ですが「伏線」でもないのに「矛盾」が発生したら、それはすぐに訂正しましょう。素直に謝罪して、正しい展開へ改めるのです。
読み手に「伏線」か「矛盾」かの区別はつきません。だから「伏線」でない「矛盾」は、ただの間違いですから、すぐに訂正してください。
指摘を素直に受け入れる
書き手には「他人の指摘を素直に受け入れられない」方が多い。
それは「自分がこの小説や世界を創ったのだから、私のほうが詳しいし正しい」と思い込むからでしょう。
その思い込みがあるうちはけっして大成しません。
小説は、書き手がどう書いたかではなく、読み手がどう受け取ったか、がすべてです。
つまり世に出た小説は「書き手のもの」ではありません。「読み手のもの」になります。
書き手は「読み手のもの」となった作品をどう導いていくのか。肝心の読み手が違和感を覚えないながらも、想定を超える展開が必要です。
「違和感を覚える」展開は読み手から鋭い指摘が飛んできます。
「主人公はこんなバカな選択などしない」とよく指摘されるのです。
設定で主人公は「バカだけどまっすぐな人物」だとしても、読み手が感情移入すると基準は読み手へ移ります。つまり主人公が「バカ」ばかりやっていると、読み手が「こんなことはしない」と反発してしまうのです。
だから、最初は愚かな主人公でも、次第に成長していかなければ、そのうち読み手の期待に応えられなくなります。
どうしても「バカ」を直したくないのなら、「バカ」なりの「成果」を出すしかありません。

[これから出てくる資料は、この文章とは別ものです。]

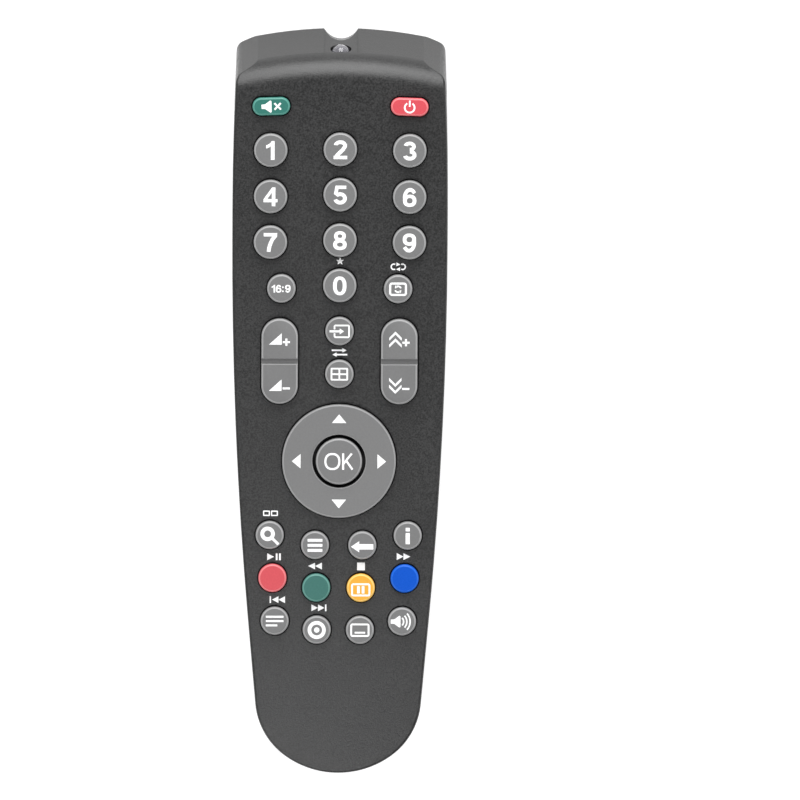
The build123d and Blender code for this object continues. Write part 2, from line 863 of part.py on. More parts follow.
def door_latch():
    """Springy tab in the door's notch, on a leaf that bends from the door's bar."""
    half = latch_width / 2
    high = scoop_floor - latch_gap
    low = high - latch_thickness
    side_y = latch_top - latch_arch_rise
    end = latch_top - latch_length
    tab_plan = make_face(
        [
            Polyline((-half, side_y), (-half, end), (half, end), (half, side_y)),
            ThreePointArc((-half, side_y), (0, latch_top), (half, side_y)),
        ]
    )
    half = latch_leaf_width / 2
    back = latch_leaf_y - latch_leaf_thickness
    leaf = block((-half, back, low), (half, latch_leaf_y, latch_leaf_height))
    nib_low = scoop_floor + scoop_wall + 2 * latch_gap
    nib_end = latch_leaf_y + latch_nib
    nib = block((-half, latch_leaf_y, nib_low), (half, nib_end, nib_low + latch_nib_height))
    return joined([raised(tab_plan, low, high), leaf, nib])


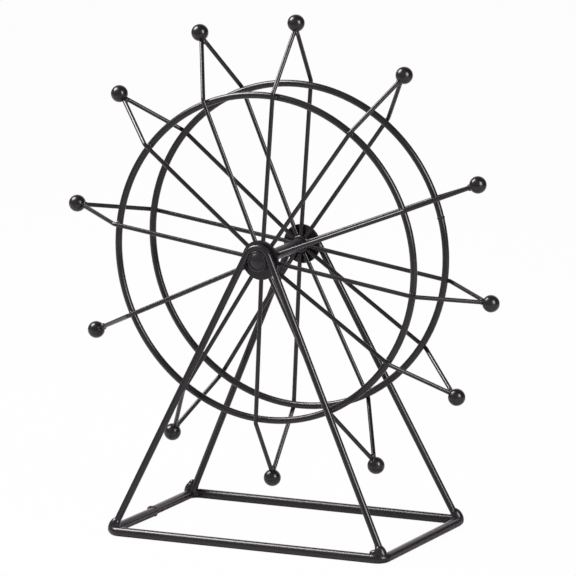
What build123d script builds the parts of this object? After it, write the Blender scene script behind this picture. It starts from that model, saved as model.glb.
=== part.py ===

これはとくに「コメディー」「ラブコメ」でありがちな指摘です。
「コメディー」だからこそ、誰かが「バカ」をやらないと読み手は笑ってくれません。
そして「主人公がバカをやる」タイプの物語では、最初のうちは読み手に好評なのですが、話が進むにつれ不評が募ってきます。
このあたりに「コメディー」「ラブコメ」の限界が見えてくるのです。だから「コメディー」「ラブコメ」は最後まできっちり書けると評価が高まります。
きちんと笑わせて、それでいてきちんと考えさせる。
この絶妙のバランスをとるのが「コメディー」「ラブコメ」です。
最後に
今回は「間違いはすぐに素直に認める」について述べました。
小説は、発表した時点で「書き手」の手を離れて「読み手のもの」となります。
だから読み手が「これは違うんじゃないかな」と言ったら、やはり違うのです。
いくら書き手が「自分の創作物」と主張しても「読み手のもの」という認識は変わりません。
あとはいかに書き手が謙虚になれるか。
書き手はただ我を通せばよいわけではないのです。